Georgia tuvo que hacer de tripas corazón, y desde hace 15 años tiene dos regiones en rebeldía, sin obedecer al Gobierno nacional y como protectorados rusos. Mientras tanto, ha llevado una vida política muy turbulenta. Su primer presidente como país independiente fue un viejo conocido nuestro, Eduard Shevardnadze, quien fuera secretario de Relaciones Exteriores de Gorbachev y por tanto, uno de los arquitectos del fin de la Guerra Fría. Pero el viejo Lalo se volvió un tirano insufrible. Las elecciones de 2003 con las que pretendió reelegirse una vez más fueron tan sucias, que harían sonrojarse de vergüenza a un priista de Hidalgo. La gente se hartó, le armó una revolución y lo derrocó. Shevardnadze se refugió en Alemania, donde lo quieren mucho por haberles ayudado a tumbar el Muro. Como presidente de Georgia quedó el líder de las fuerzas democráticas, Mikheil Saakashvili.

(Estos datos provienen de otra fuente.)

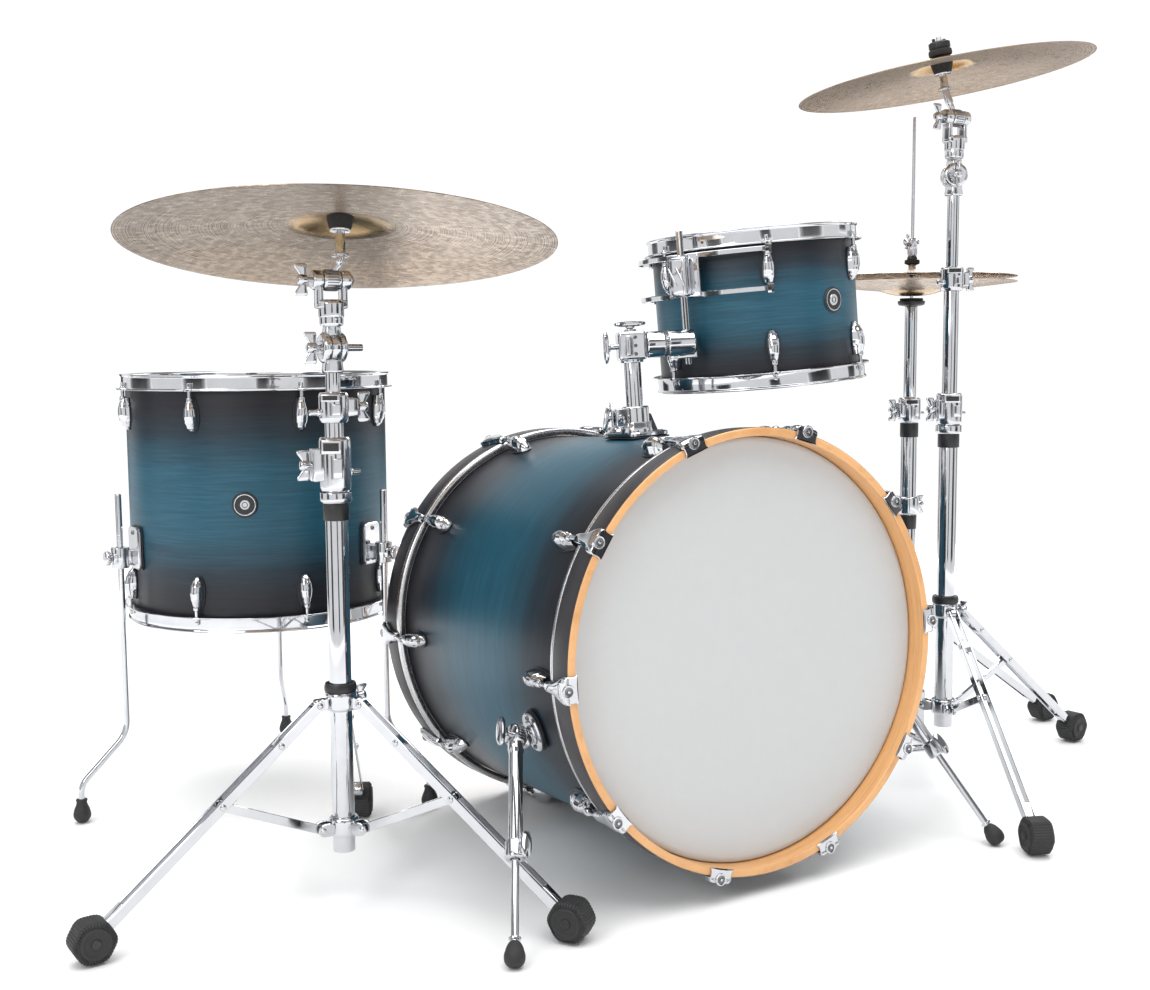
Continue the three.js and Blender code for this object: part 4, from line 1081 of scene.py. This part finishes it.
# ---- hi-hat ------------------------------------------------------------------------
hat = WORLD @ move(*HAT["at"], 0)
tube, seat_z, pedal = HAT["tube"], HAT["z"] - 31, spin(HAT["pedal_az"])
pin = tube + 20
p = Piece(hat)
p.turned(sleeve(tube, 7.2, 62, 584), CHROME, None, 44, 0.6)
p.turned(sleeve(11, 7.2, 598, seat_z - 12), CHROME, None, 40, 0.5)
p.turned(sleeve(tube + 2, 7.2, 556, 581), NYLON, None, 44, 0.8)
p.done("hihat_tubes", "kit", "hihat_column")
p = Piece(hat)
memory_clamp(p, 582, 626, tube + 5.8, 7.2, 180)
p.turned(off(tube, 0, (3, 418), (5, 421), (5, 447), (3, 450), (-0.4, 450), (-0.4, 418)), CAST, None, 44, 1.2)
wing(p, aim((tube + 4, 0, 434), X, Z), 9, 16, 0.9)
p.turned(off(tube, 0, (1.2, 392), (1.6, 417), (-0.4, 417), (-0.4, 392)), NYLON, None, 44, 0.8)
p.turned(off(tube, 0, (4.6, 218), (7, 222), (7, 250), (4.6, 256), (-0.4, 256), (-0.4, 218)), CAST, None, 44,
    1.2)
for az in HAT["leg_az"]:
    p.plate(stadium(28, 15.6, -20), -4.4, 4.4, CAST, spin(az) @ move(x=pin, z=236) @ spin(90, "X"), 1.0)
p.done("hihat_clamps", "kit", "hihat_column")
p = Piece(hat)
p.turned(off(0, seat_z, (15, -13.6), (22, -12), (23.6, -8), (23.6, -4.6), (7.2, -4.6), (7.2, -13.6)), NYLON,
    None, 44, 1.2)
p.turned(off(0, seat_z, (7.2, -4.4), (20, -4.4), (20, -0.1), (7.2, -0.1)), "felt", None, 44, 1.2)
p.done("hihat_seat", "kit", "hihat_column", slot="black_plastic")
p = Piece(hat @ pedal)
for x in (34, -34):
    p.block((7.6, 15.4, 90), CAST, move(0, x, 50), 2.2)
    p.turned([(0, 0), (7, 0), (7, 3), (0, 4)], CHROME, aim((0, x * 1.1, 86), (0, x, 0)), 26, 0.8)
p.block((23, 75, 17), CAST, move(z=87), 3.4)
for x in (34, -34):
    p.plate(stadium(289, 7.8, -54.5), 1.2, 6.8, CHROME, move(0, x, 0), 0.8)
p.block((15.6, 75, 5.6), CAST, move(228, 0, 4), 1.6)
p.block((15.6, 75, 5.6), CAST, move(-48, 0, 4), 1.6)
for x in (-26, 26):
    screw(p, move(228, x, 6), 3.4)
    screw(p, move(-48, x, 6), 3.4)
p.done("hihat_pedal_frame", "kit", "hihat_column")

hat_top, hat_foot = (pin, 236), (HAT["reach"] - 20, 24)
for k, az in enumerate(HAT["leg_az"], 1):
    tripod_leg(hat @ spin(az), hat_top, hat_foot, f"hihat_tripod_leg_{k}", f"hihat_leg_{k}", f"hihat_leg_{k}")

board = hat @ pedal @ spin(180) @ move(-214, 0, 22) @ spin(-10, "Y")
p = Piece(board)
sole = [(3, -20), (60, -25), (140, -26), (190, -21), (195, -12), (195, 12), (190, 21), (140, 26), (60, 25),
    (3, 20)]
p.plate(soft(sole, 8, 4, True), 0.6, 4.0, CAST, None, 0.8)
for k in range(9):
    p.block((3.0, 36 - abs(k - 4), 1.6), CHROME, move(30 + 18 * k, 0, 4.2), 0.6)
for y in (-22.4, 22.4):
    p.block((150, 2.6, 3.0), CHROME, move(102, y, 4.2), 0.8)
p.turned(solid(6.8, -25.6, 25.6), CHROME, aim((0, 0, 0), Y), 28, 1.0)
p.done("hihat_footboard_plate", "hihat_pedal", "hihat_footboard")

rim = HAT["z"] + 5
clutch = rim + 22
p = Piece(hat)
p.tube([(0, 0, 72), (0, 0, HAT["top"] - 0.4)], 2.9, CHROME, None, 18)
dome(p, move(z=HAT["top"] - 0.8), 2.9, 0.8)
p.turned(solid(5.4, 64, 74), CHROME, None, 24, 0.8)
p.turned(off(0, clutch, (0, 15), (7.4, 15), (8, 18), (8, 34), (6.4, 47), (0, 48)), CAST, None, 32, 1.0)
for k in range(14):
    p.block((1.2, 1.4, 12), CHROME, spin(360 * k / 14) @ move(x=7.9, z=clutch + 25), 0.3)
wing(p, aim((-3, 0, clutch + 36), (-1, -0.3, 0.25), Z), 12, 13, 0.62)
p.turned([(0, 0), (4, 0), (4, 7), (0, 8)], CHROME, aim((6, 0, clutch + 40), X), 20, 0.7)
p.turned(solid(8.6, clutch - 20, clutch - 12), CHROME, None, 28, 0.8)
p.done("hihat_rod_clutch", "hihat_rod", "hihat_pull_rod")
p = Piece(hat)
p.turned(off(0, clutch, (3.2, 1.2), (13, 1.2), (13, 8.8), (3.2, 8.8)), "felt", None, 36, 2.0)
p.turned(off(0, clutch, (3.2, 9), (8.6, 9), (9, 11), (7.6, 14.8), (3.2, 14.8)), NYLON, None, 32, 0.8)
p.done("hihat_clutch_felt", "hihat_rod", "hihat_pull_rod", slot="felt")
shape = dict(r=HAT["r"], bell=HAT["bell"], rise=22)
p = Piece(hat @ move(z=rim))
cymbal_shape(p, shape, "bronze_hat")
p.done("hihat_top_disc", "hihat_rod", "hihat_top_cymbal", slot="bronze")
p = Piece(hat @ move(z=HAT["z"] - 5) @ spin(180, "X"))
cymbal_shape(p, shape, "bronze_hat")
p.done("hihat_bottom_disc", "kit", "hihat_bottom_cymbal", slot="bronze")

# ---- stage: camera, floor, light ---------------------------------------------------
# Angles in radians, places in metres: fitted to the photo's drums.
CAMERA = dict(at=(-1.19923, -1.89638, 0.71210), turn=0.5273, dip=0.1028, roll=-0.0069, sensor=36.0, lens=43.74)
FLOOR_R = 3.1
SKY_WHITE_BELOW, SKY_GREY_ABOVE, SKY_STRENGTH = 0.27, 0.50, 1.05
SOFTBOXES = (  # name, place, what it faces, width, height, watts
    ("overhead", (-0.2, -0.2, 3.7), (0, 0, 0.2), 5.6, 5.0, 290),
    ("key_left", (-3.4, -1.7, 2.5), (0, 0, 0.4), 1.5, 1.8, 42),
    ("back_right", (2.9, 2.4, 2.6), (0, 0, 0.4), 1.6, 1.6, 50),
)
CARDS = (  # direction in degrees, distance, width, height
    (-166, 4.2, 1.5, 2.1), (-110, 4.4, 1.0, 2.0), (-60, 4.2, 2.3, 2.3), (-12, 4.6, 1.3, 1.8),
    (46, 4.4, 3.0, 1.9), (98, 4.6, 1.7, 1.7), (140, 4.4, 2.5, 2.1),
)
scene.view_settings.view_transform = "Standard"
camera = bpy.data.objects.new("camera", bpy.data.cameras.new("camera"))
scene.collection.objects.link(camera)
camera.data.sensor_width, camera.data.lens = CAMERA["sensor"], CAMERA["lens"]
turn, dip = CAMERA["turn"], CAMERA["dip"]
look = Vector((math.sin(turn) * math.cos(dip), math.cos(turn) * math.cos(dip), -math.sin(dip)))
view = look.to_track_quat("-Z", "Y").to_matrix().to_4x4() @ Matrix.Rotation(CAMERA["roll"], 4, "Z")
view.translation = CAMERA["at"]
camera.matrix_world = view
camera.data.clip_start, camera.data.clip_end = 0.05, 60
scene.camera = camera

paint = Nodes("floor_paint", Roughness=0.75)
paint.feed("Base Color", paint.ramp(paint.noise(paint.scaled(paint.place, (3, 3, 3))),
    [(0.3, 0.93), (0.7, 0.95)]))
# The rim glows a little, so that no edge shows against the white around it.
reach = paint.add("VectorMath", {0: paint.place}, operation="LENGTH").outputs["Value"]
paint.feed("Emission Strength", paint.ramp(paint.math("DIVIDE", reach, FLOOR_R), [(0.72, 0.0), (0.97, 1.0)],
    "EASE"))
floor_mesh = bpy.data.meshes.new("floor")
ring = [polar(FLOOR_R, 360 * k / 96) for k in range(96)]
floor_mesh.from_pydata(ring, [], [list(range(96))])
floor_mesh.materials.append(paint.material)
floor = bpy.data.objects.new("floor", floor_mesh)
scene.collection.objects.link(floor)

world = bpy.data.worlds.new("studio")
scene.world = world
world.use_nodes = True
tree = world.node_tree
sky = tree.nodes.new("ShaderNodeTexCoord")
height = tree.nodes.new("ShaderNodeSeparateXYZ")
fade = tree.nodes.new("ShaderNodeValToRGB")
tree.links.new(sky.outputs["Generated"], height.inputs[0])
tree.links.new(height.outputs["Z"], fade.inputs["Fac"])
tree.links.new(fade.outputs["Color"], tree.nodes["Background"].inputs["Color"])
low, high = fade.color_ramp.elements
low.position, low.color = SKY_WHITE_BELOW, (1, 1, 1, 1)
high.position, high.color = SKY_GREY_ABOVE, (0.22, 0.225, 0.23, 1)
tree.nodes["Background"].inputs["Strength"].default_value = SKY_STRENGTH

for name, at, target, width, high, watts in SOFTBOXES:
    light = bpy.data.lights.new(name, "AREA")
    light.shape, light.size, light.size_y, light.energy = "RECTANGLE", width, high, watts
    obj = bpy.data.objects.new(name, light)
    scene.collection.objects.link(obj)
    obj.location = at
    obj.rotation_mode = "QUATERNION"
    obj.rotation_quaternion = (Vector(target) - Vector(at)).to_track_quat("-Z", "Y")

# Soft-edged dark cards that only reflections see, so that plated metal has something to show.
card_paint = Nodes("card_paint", Roughness=1.0)
across = card_paint.add("SeparateXYZ", {0: card_paint.place}).outputs
edge = card_paint.math("ABSOLUTE", across["X"])
shade = card_paint.ramp(edge, [(0.0, 0.012), (0.55, 0.030), (0.78, 0.22), (1.0, 0.92)], "EASE")
rise_shade = card_paint.ramp(across["Y"], [(0.0, 0.0), (0.8, 0.10), (1.0, 1.0)], "EASE")
card_paint.feed("Base Color", card_paint.mix(rise_shade, shade, (0.92, 0.92, 0.92)))
for k, (az, far, width, high) in enumerate(CARDS):
    mesh = bpy.data.meshes.new(f"card_{k}")
    mesh.from_pydata([(-1, 0, 0), (1, 0, 0), (1, 1, 0), (-1, 1, 0)], [], [(0, 1, 2, 3)])
    mesh.materials.append(card_paint.material)
    card = bpy.data.objects.new(f"card_{k}", mesh)
    scene.collection.objects.link(card)
    card.matrix_world = spin(az) @ move(x=far) @ spin(90) @ spin(90,
        "X") @ Matrix.Diagonal((width / 2, high, 1, 1))
    card.visible_camera = card.visible_diffuse = card.visible_shadow = False
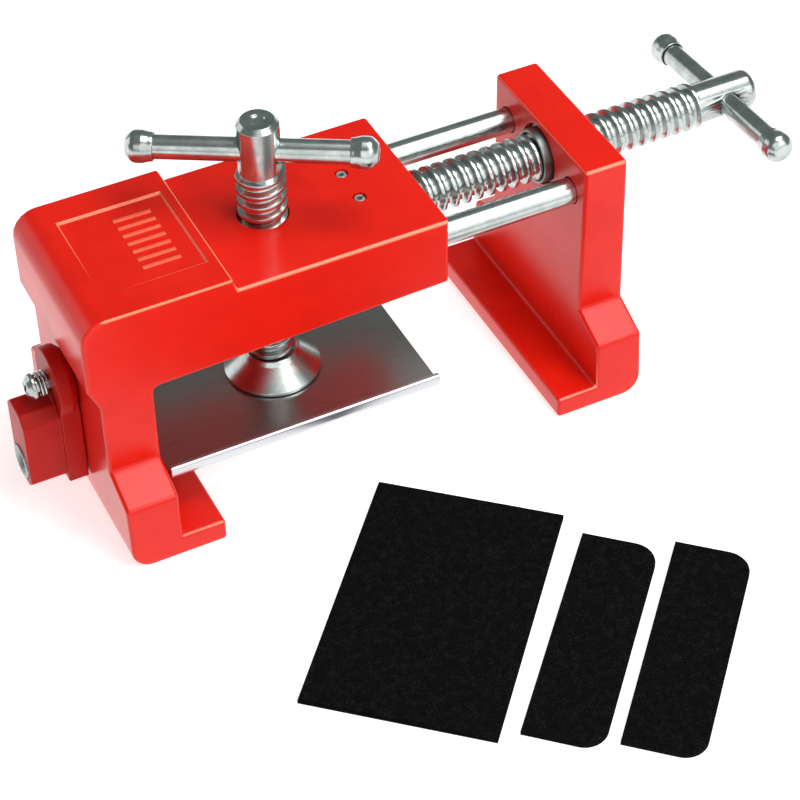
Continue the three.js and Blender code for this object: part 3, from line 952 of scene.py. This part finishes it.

Quién sabe qué tiene el Palacio Presidencial de Tbilisi (o Tiflis), la capital de Georgia, pero a sus ocupantes se les bota la chaveta de manera alarmante. Saakashvili se ha mostrado cada vez más errático, y a la diplomacia europea ya la tiene hasta el copete. Para colmo otro loquito, George W. Bush, le ha dado alas promoviendo el ingreso de Georgia a la OTAN. ¿Saben cómo le caería eso a Rusia? Como patada en los éstos. Y agarrando vuelo.
La peor locura de Saakashvili fue invadir Osetia del Sur para recuperar la soberanía georgiana sobre la región… con lo cual, obvio, iba a chocar con los rusos. Éstos, que nunca se andan con tiquismiquis, respondieron con toda dureza: pusieron a los georgianos de patitas en la calle, les pegaron una tamboreada en su propio territorio, y les advirtieron que no le anduvieran haciendo al gallito. Pues sí. ¿Qué esperaban?
Aunque, siendo el Cáucaso lo que es, muy probablemente la tregua actual no será el fin de esta historia. No apuesten un cinco por ello.
Consejo no pedido para aprender a tocar la balalaika. Lea la citada “Nuestro juego”, que no tiene desperdicio. Provecho.